And God blessed him.
In spite of the famine.
“Isaac sowed in that land and reaped in the same year a hundredfold. And the Lord blessed him, and the man became rich, and continued to grow richer until he became very wealthy; for he had possessions of flocks and herds and a great house hold, so that the Philistines envied him.” verses 12-14
Uh-oh. Envy isn’t exactly an emotion that brings out the best in people.
Isaac’s father, Abraham, had dug some wells in the land and the mean-green-with-envy-Philistines decided to fill them in with dirt. Then the king of the Philistines, Abimelech, told Isaac, “Go away from us, for you are too powerful for us.”
So…Isaac did. He settled in a valley and began reopening the wells his father had dug, choice wells because they were fed by an underground spring. The best of the best. Highly desirable. And they were rightfully his, but alas…the herdsman of the land quarreled with Isaac’s herdsman and claimed the first well as their own so Isaac named that well, Esek, meaning contention.

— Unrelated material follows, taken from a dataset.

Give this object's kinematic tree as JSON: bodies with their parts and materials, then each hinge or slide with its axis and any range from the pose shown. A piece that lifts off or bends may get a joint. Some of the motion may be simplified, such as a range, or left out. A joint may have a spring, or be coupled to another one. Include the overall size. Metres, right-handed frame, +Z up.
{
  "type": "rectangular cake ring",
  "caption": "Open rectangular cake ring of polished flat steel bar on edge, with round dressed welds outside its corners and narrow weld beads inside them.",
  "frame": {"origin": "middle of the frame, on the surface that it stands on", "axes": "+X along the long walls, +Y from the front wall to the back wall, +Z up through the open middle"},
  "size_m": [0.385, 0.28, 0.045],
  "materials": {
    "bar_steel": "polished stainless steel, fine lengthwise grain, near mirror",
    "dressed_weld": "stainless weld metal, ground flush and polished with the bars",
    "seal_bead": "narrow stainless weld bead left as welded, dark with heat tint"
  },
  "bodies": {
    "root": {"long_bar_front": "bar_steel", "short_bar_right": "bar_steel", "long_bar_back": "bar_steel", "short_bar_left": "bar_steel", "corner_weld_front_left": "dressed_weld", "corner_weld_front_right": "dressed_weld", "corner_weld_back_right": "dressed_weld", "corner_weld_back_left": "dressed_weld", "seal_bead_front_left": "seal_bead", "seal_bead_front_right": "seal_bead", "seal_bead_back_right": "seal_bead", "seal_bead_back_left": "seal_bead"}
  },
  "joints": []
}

Isaac dug another well and there was even more quarreling so he named that one Sitnah, meaning enmity. I think he began to realize that this wasn’t just about a well. The Philistines’ jealousy was causing Isaac so much grief that he decided those wells weren’t worth fighting for. So he moved on.
I mean…he really moved. Like packed his bags and moved his tent, all those flocks and herds and all his house hold. Away to a place where he dug another well that no one tried to take away.
And Isaac had peace in that place. He called it Rehoboth, meaning wide open spaces. Because he said, “At last the Lord has made room for us, and we will be fruitful in the land.” verse 22
I just couldn’t help myself. I stopped and I wondered…why didn’t Isaac fight for what was rightfully his? Why did he give up? Why did he yield not once, but twice?!
It wasn’t exactly the easiest thing in the world to dig a well in Isaac’s day. Wells were dug by the sweat of man’s brow. We’re talking back-breaking-labor-intensive-work. Yet, to work so hard and not be able to enjoy the fruit of his labor? REALLY?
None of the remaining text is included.